[Begin Data section]

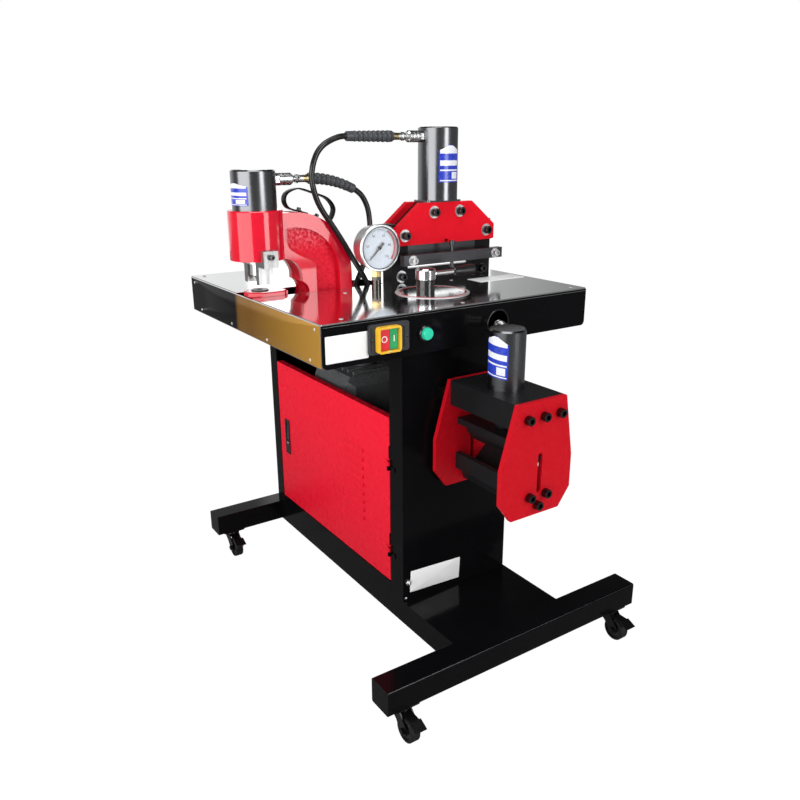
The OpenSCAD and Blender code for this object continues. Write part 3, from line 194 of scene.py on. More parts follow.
# a material's tree, with its shader's inputs and the point that is being shaded
class Paint(Graph):
    def __init__(self, name, **sockets):
        self.material = bpy.data.materials.new(name)
        self.material.use_nodes = True
        super().__init__(self.material.node_tree)
        self.shader = self.tree.nodes["Principled BSDF"].inputs
        for key, value in sockets.items():
            self.shader[key.replace("_", " ")].default_value = value
        self.spot = self.add("ShaderNodeTexCoord").outputs["Object"]
        self.x, self.y, self.z = self.split(self.spot)

    def group(self, tree, **values):
        return self.add("ShaderNodeGroup", {"Vector": self.spot, **values}, node_tree=tree).outputs

    def grain(self, fine, broad=9.0):
        return self.group(skinGrain, Fine=fine, Broad=broad)

    def brush(self, *squeeze):
        return self.group(brushMarks, Squeeze=squeeze)

    # 1 between two places of the layout along one axis, else 0
    def band(self, axis, limits):
        return self.between((self.x, self.y, self.z)[axis], *(metres(v, axis) for v in limits))

    # the last links: colour, gloss, and a bump of some strength and depth
    def finish(self, colour, rough, height, strength, depth=0.0003):
        self.feed(colour, self.shader["Base Color"])
        self.feed(rough, self.shader["Roughness"])
        bump = self.add("ShaderNodeBump", {"Strength": strength, "Distance": depth, "Height": height})
        self.feed(bump.outputs[0], self.shader["Normal"])
        return self.material


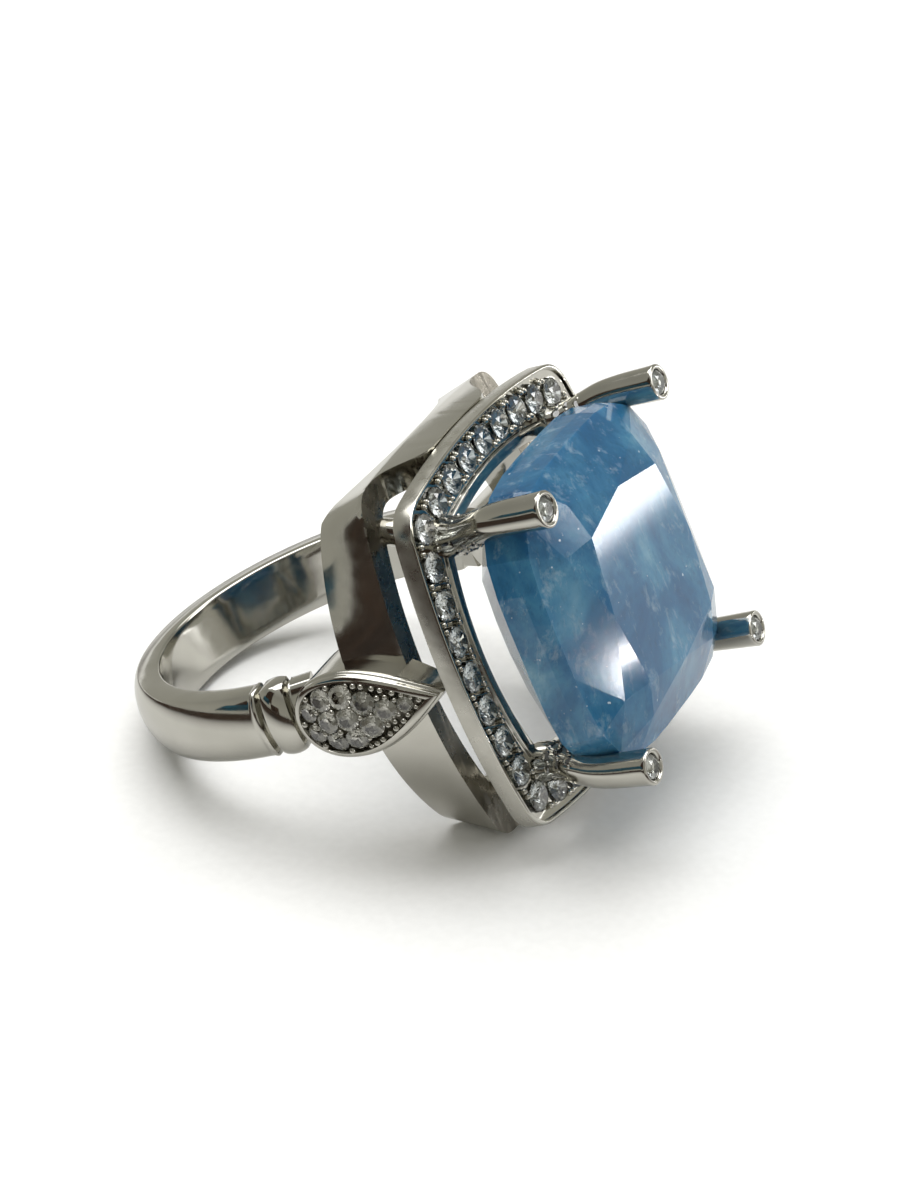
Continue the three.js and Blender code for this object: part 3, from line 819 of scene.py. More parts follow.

[End Data section]

→ **Written problem**
Include the first line, the line containing "self.x, self.y, self.z = self.split(self.spot)", and every line between them, copied exactly from the material above; output no other line.

→ **Answer to this problem**
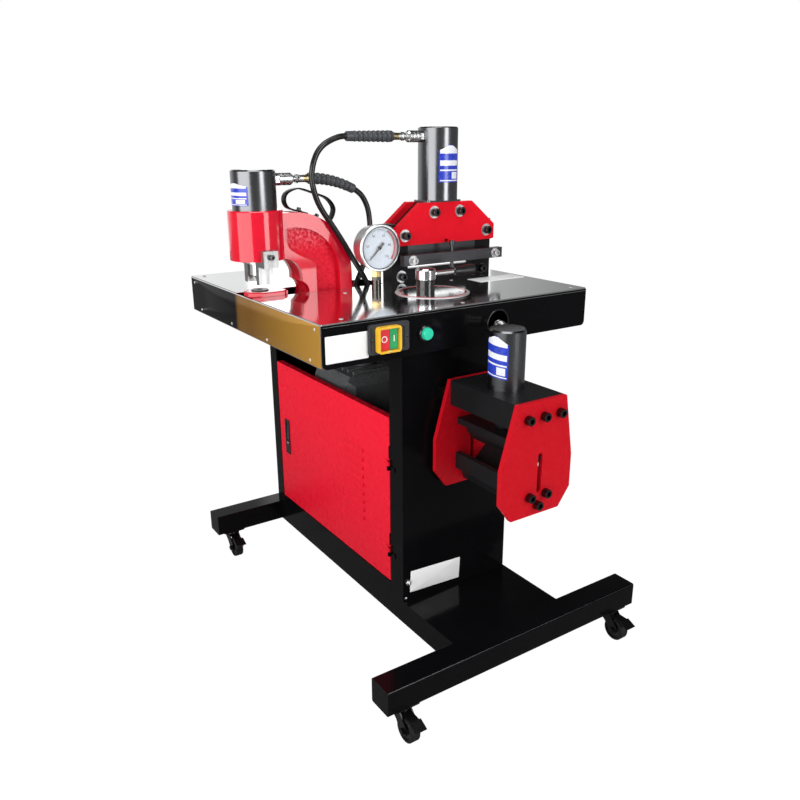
The OpenSCAD and Blender code for this object continues. Write part 3, from line 194 of scene.py on. More parts follow.
# a material's tree, with its shader's inputs and the point that is being shaded
class Paint(Graph):
    def __init__(self, name, **sockets):
        self.material = bpy.data.materials.new(name)
        self.material.use_nodes = True
        super().__init__(self.material.node_tree)
        self.shader = self.tree.nodes["Principled BSDF"].inputs
        for key, value in sockets.items():
            self.shader[key.replace("_", " ")].default_value = value
        self.spot = self.add("ShaderNodeTexCoord").outputs["Object"]
        self.x, self.y, self.z = self.split(self.spot)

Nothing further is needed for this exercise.